[start of Data]

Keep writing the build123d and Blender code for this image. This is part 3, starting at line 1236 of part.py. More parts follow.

[end of Data]
[start of Data]

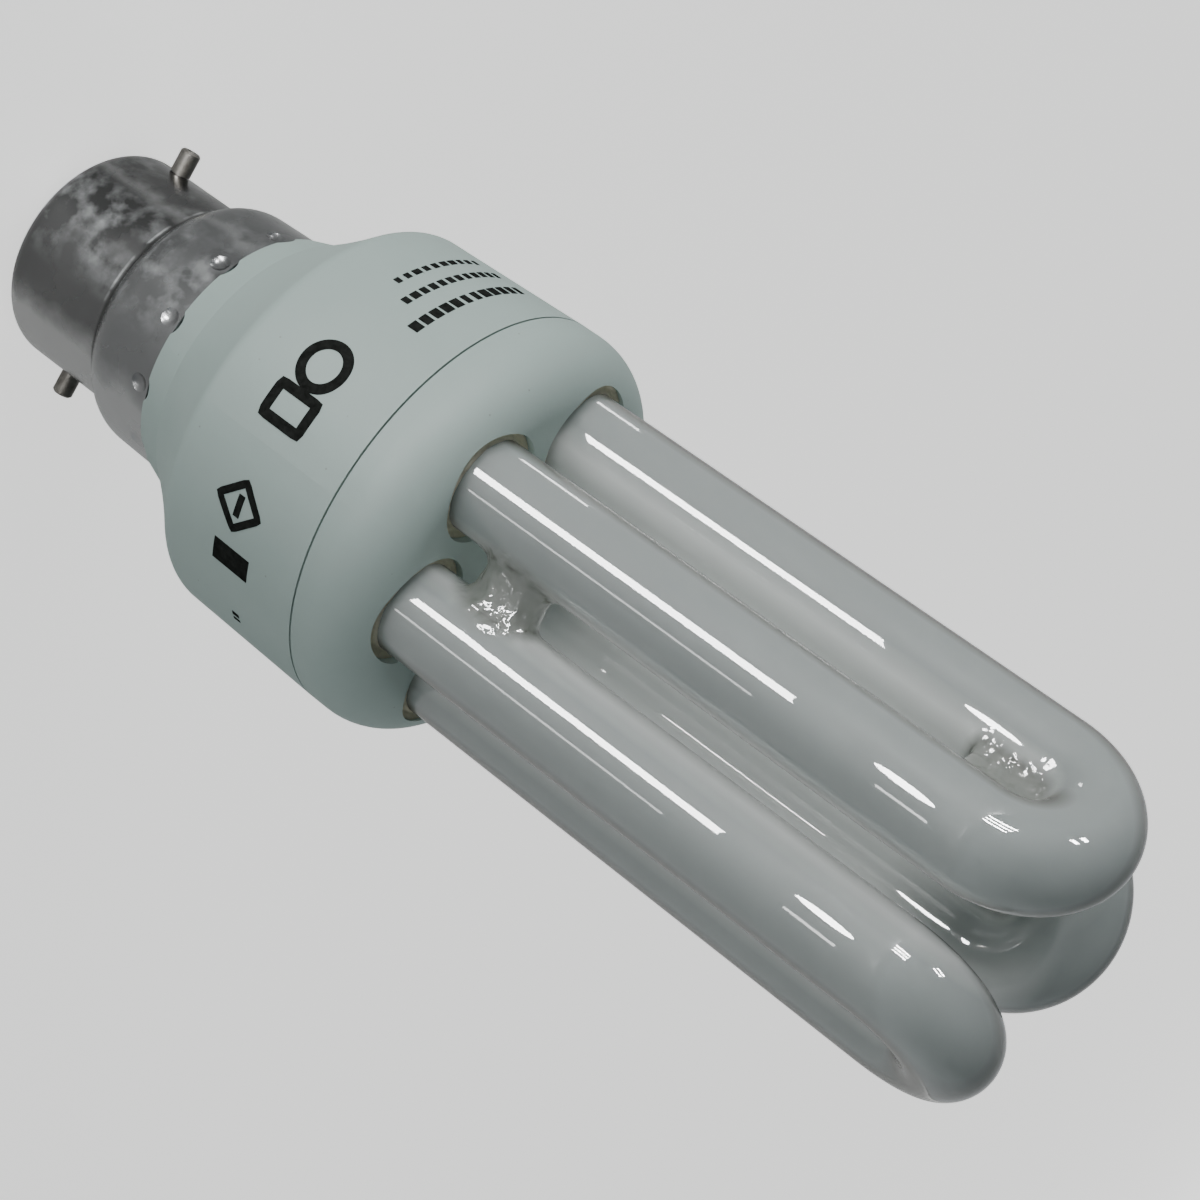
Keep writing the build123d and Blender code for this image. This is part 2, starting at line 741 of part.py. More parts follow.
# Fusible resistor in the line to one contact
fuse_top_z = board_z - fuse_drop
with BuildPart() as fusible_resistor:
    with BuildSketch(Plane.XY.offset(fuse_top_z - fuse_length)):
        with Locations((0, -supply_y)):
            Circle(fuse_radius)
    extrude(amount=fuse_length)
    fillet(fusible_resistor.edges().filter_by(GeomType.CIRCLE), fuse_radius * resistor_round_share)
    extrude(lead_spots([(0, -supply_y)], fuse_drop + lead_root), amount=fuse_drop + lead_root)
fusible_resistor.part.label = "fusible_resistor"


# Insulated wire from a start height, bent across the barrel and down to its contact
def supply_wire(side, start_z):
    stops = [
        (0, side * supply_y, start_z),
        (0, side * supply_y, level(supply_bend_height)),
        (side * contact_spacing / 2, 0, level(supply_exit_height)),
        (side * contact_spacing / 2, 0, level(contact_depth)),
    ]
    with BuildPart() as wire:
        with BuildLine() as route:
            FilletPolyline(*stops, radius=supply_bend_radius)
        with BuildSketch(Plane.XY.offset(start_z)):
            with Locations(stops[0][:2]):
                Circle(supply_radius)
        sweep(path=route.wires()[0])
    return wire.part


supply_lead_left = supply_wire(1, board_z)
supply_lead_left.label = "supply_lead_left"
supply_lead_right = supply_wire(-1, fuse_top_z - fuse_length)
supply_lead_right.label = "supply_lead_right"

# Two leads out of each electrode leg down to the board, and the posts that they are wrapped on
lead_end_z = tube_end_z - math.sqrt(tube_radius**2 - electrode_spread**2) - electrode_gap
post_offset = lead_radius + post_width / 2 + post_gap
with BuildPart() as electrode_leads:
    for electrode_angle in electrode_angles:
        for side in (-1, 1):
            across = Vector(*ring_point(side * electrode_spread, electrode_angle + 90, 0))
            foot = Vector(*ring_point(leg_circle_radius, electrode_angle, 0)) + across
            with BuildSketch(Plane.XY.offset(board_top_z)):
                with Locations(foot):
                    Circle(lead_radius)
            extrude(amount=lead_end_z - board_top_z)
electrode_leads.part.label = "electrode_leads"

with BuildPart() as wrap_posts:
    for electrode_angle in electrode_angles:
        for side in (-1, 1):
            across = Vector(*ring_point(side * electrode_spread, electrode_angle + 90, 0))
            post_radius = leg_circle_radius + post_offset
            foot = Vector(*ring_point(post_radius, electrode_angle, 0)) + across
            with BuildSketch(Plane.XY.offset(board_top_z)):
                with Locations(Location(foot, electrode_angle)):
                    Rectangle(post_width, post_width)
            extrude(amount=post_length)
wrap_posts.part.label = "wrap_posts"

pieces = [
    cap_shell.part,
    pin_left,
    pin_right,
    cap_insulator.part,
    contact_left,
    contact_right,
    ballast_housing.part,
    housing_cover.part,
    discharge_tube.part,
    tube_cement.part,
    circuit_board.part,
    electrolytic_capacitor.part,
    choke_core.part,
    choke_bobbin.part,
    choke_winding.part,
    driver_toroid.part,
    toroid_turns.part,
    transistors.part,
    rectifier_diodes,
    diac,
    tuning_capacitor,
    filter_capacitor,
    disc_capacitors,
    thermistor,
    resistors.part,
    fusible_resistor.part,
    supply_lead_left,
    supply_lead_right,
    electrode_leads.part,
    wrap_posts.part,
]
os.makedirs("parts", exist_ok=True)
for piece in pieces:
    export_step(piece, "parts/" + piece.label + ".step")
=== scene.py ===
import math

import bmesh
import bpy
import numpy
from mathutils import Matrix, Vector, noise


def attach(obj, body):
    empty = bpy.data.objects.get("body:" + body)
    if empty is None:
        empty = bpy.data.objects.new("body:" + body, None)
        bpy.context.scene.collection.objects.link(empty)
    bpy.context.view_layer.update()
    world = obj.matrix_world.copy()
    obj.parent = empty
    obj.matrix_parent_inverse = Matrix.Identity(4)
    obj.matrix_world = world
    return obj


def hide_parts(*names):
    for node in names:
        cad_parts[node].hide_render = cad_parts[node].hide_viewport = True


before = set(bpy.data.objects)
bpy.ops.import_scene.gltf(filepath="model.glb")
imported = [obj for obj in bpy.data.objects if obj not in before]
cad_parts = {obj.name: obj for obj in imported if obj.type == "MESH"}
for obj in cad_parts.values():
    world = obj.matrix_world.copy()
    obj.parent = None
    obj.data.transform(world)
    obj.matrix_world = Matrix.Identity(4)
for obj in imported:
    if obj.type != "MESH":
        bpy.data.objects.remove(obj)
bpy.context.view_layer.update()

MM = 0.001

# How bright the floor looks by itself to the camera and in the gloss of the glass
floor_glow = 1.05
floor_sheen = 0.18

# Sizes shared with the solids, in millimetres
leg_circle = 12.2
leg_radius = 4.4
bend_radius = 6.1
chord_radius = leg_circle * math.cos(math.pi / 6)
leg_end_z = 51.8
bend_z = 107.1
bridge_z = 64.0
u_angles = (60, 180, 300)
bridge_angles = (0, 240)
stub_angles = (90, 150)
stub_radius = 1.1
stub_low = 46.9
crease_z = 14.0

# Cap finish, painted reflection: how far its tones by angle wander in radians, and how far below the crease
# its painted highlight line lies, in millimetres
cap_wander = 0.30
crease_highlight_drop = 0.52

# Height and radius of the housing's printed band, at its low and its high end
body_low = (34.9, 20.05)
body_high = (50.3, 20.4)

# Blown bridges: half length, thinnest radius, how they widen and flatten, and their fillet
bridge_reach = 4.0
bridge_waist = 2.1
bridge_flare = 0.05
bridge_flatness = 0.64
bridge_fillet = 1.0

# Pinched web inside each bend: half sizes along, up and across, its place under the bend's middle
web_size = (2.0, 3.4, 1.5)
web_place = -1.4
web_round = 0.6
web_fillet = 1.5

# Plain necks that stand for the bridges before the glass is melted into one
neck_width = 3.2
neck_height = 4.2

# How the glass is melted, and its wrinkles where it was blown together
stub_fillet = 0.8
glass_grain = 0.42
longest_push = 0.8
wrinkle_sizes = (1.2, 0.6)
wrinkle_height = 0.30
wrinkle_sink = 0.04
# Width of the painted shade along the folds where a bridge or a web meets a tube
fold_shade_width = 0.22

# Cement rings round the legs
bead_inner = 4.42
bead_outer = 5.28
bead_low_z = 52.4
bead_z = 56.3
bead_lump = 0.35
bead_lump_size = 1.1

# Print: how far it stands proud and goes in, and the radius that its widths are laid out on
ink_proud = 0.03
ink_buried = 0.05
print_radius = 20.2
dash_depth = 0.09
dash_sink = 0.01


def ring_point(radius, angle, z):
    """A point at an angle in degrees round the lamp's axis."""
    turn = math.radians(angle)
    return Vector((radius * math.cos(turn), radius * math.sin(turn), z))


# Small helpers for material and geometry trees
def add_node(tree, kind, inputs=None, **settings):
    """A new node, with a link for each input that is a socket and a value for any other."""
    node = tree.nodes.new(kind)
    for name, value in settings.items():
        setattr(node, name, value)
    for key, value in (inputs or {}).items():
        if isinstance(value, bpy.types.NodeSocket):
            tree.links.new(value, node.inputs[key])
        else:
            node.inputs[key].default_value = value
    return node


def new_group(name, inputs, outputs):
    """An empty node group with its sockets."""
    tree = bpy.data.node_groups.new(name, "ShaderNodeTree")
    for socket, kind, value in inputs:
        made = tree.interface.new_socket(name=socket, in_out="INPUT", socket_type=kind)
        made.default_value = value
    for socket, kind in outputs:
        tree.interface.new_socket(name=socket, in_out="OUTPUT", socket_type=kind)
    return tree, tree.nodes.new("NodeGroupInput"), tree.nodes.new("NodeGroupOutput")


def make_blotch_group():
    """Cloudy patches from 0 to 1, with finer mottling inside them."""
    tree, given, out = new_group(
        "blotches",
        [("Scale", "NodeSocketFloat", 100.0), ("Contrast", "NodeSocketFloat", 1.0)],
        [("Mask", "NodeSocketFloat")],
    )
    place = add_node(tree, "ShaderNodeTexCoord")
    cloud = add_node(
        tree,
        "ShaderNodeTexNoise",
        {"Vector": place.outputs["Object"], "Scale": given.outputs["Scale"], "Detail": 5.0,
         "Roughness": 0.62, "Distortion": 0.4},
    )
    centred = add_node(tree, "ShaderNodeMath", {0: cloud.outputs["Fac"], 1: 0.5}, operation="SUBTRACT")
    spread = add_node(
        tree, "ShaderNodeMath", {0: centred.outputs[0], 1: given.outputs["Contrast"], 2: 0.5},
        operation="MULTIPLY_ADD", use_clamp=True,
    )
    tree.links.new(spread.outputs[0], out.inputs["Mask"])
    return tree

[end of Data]

What you have to do =
Above are the records. Copy the lines beginning at the one that has "extrude(amount=post_length)" and ending with the one that has "imported = [obj", unchanged.

Output for this task =
            extrude(amount=post_length)
wrap_posts.part.label = "wrap_posts"

pieces = [
    cap_shell.part,
    pin_left,
    pin_right,
    cap_insulator.part,
    contact_left,
    contact_right,
    ballast_housing.part,
    housing_cover.part,
    discharge_tube.part,
    tube_cement.part,
    circuit_board.part,
    electrolytic_capacitor.part,
    choke_core.part,
    choke_bobbin.part,
    choke_winding.part,
    driver_toroid.part,
    toroid_turns.part,
    transistors.part,
    rectifier_diodes,
    diac,
    tuning_capacitor,
    filter_capacitor,
    disc_capacitors,
    thermistor,
    resistors.part,
    fusible_resistor.part,
    supply_lead_left,
    supply_lead_right,
    electrode_leads.part,
    wrap_posts.part,
]
os.makedirs("parts", exist_ok=True)
for piece in pieces:
    export_step(piece, "parts/" + piece.label + ".step")
=== scene.py ===
import math

import bmesh
import bpy
import numpy
from mathutils import Matrix, Vector, noise


def attach(obj, body):
    empty = bpy.data.objects.get("body:" + body)
    if empty is None:
        empty = bpy.data.objects.new("body:" + body, None)
        bpy.context.scene.collection.objects.link(empty)
    bpy.context.view_layer.update()
    world = obj.matrix_world.copy()
    obj.parent = empty
    obj.matrix_parent_inverse = Matrix.Identity(4)
    obj.matrix_world = world
    return obj


def hide_parts(*names):
    for node in names:
        cad_parts[node].hide_render = cad_parts[node].hide_viewport = True


before = set(bpy.data.objects)
bpy.ops.import_scene.gltf(filepath="model.glb")
imported = [obj for obj in bpy.data.objects if obj not in before]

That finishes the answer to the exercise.